12 de fevereiro de 2020

As viagens do corpo e da imaginação

Minha condição passageira pelo mundo me impele a desejar constantemente desbravá-lo. Já era assim quando as minhas possibilidades de exploração eram limitadas ao quintal da casa dos meus pais. O menor movimento me fascinava. Eu gostava de acompanhar o vento farfalhando as folhas do pé de jambo, espalhando os estames das flores como se fossem centenas de agulhas de um avermelhado intenso por toda parte, ou a trajetória dos pássaros até que eu os perdesse de vista, sempre me perguntando para onde eles estavam indo, até o que, naquele tempo, era um dos grandes enigmas da vida: o trabalho intenso e coordenado das formigas carregando coisas sobre seus minúsculos corpos até um buraco que eu, intrigado, me perguntava aonde iria dar – e, claro, imaginava todo um mundo paralelo sob meus pés.

A noite também me enrodilhava em conjecturas: quando ia para a casa da minha avó, no interior, gostava de deitar na rede olhando a lua e as estrelas em mais profundo silêncio.
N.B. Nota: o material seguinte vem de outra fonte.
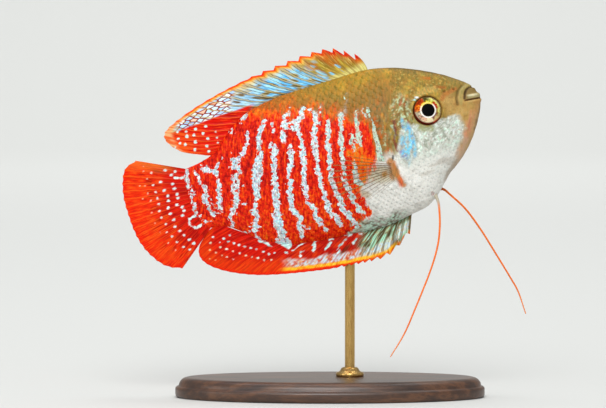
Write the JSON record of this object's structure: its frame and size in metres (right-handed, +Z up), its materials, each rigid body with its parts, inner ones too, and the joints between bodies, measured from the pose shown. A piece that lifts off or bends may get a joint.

E a estridulação dos grilos, que cantavam, incansáveis, para que eu dormisse? Um outro inseto que existia muito quando eu era criança eram os cachorros-de-areia, ou paquinhas, bichinhos minúsculos que cavavam o chão na tentativa de se esconder e, quando pegos na mão, faziam o mesmo movimento, dando pequenos beliscões que me provocavam cócegas e inevitáveis risos. E às vezes eu me via maravilhado com as lanternas oscilantes dos vaga-lumes que eu, imbuído de inocência, tentava capturar para que iluminassem meu quarto escuro, ignorando que, ao desejar a luz somente para mim, eu os privava daquilo que nasceram para fazer: iluminar onde lhes desse vontade.

O que sempre compreendi é que em tudo havia beleza, e eu viajava com a imaginação em busca do encantamento. Desse necessário à vida. Embora eu não soubesse disso, intuía. Naquele tempo eu começava a desbravar também o universo das fábulas, convivendo com plantas e animais falantes através dos livros ou LPs coloridos que eu ouvia com contações de histórias, o que só ajudava a colocar sob a lente de uma lupa a minha curiosidade pelas viagens possíveis: o microcosmo à minha volta. As narrativas que eu criava dentro de mim faziam com que eu me enredasse para o anseio de ir além das minhas fortalezas, e eu as ouvia. Uns dizem que minha obstinação desbravadora se dá por causa do signo, mas honestamente não faço ideia do que o horóscopo tem a ver com isso de verdade. Por tudo o que sei, há uma força que me leva na direção dos lugares do mundo, e meu desejo é tão amplo quantas são as possibilidades de percurso. Estar em trânsito me modifica, modifica meu olhar sobre quem sou, sobre as pessoas e o que me rodeia.

E também me deixa prenhe de ideias. Basta colocar o pé no mundo para que eu seja tomado por uma enxurrada de emoções que, decantadas pelos meus sentidos, se desdobram em situações narrativas para contos e crônicas que vão povoando páginas em branco. Viajar também significa arejar-se, e um corpo em movimento se torna mais propenso ao sentir.

E ao aprender.

Foi por conta da movimentação do corpo pelo mundo que descobri aquilo a que chamam de alma. Porque só quando nos humanizamos deixamos de ser apenas vísceras. Somos, então, uma coisa outra que entende a importância e a força do pensamento e das atitudes coletivas. Os lugares pelos quais você circula nunca são só seus. As ações que você tem nunca afetam apenas a você. Essa compreensão se dá ao nos depararmos com pessoas vivendo numa sociedade com comportamentos distintos dos nossos. Daí que quando você está numa cidade em que as ruas são estreitas, compreende que pode, sim, esperar menos de um minuto até que as pessoas no carro da frente desembarquem e retirem suas malas do bagageiro sem precisar fazer disso um pesadelo. Que bicicletas têm preferência sobre carros e ônibus. Que ser gentil nos deixa mais leves para enfrentar o dia e seus cansaços.

Lao Tseu afirmou que "o bom viajante não tem planos fixos e não tem a intenção de chegar". Tomando a frase apenas pelo que está dito, e não pela metáfora, eu sei que viajo para voltar, não para chegar de fato. Chegar parece significar algo estagnado, e por mais que a paz de espírito e o sossego sejam uma busca, não me apetece ser água parada, e sim rio que flui e descobre caminhos. Por isso que é muito bom chegar, mas fazendo planos para a próxima estação. Estar no mundo é uma dádiva, é reconhecer-se parte dele, malas prontas para abraçar o que vier, eu sou.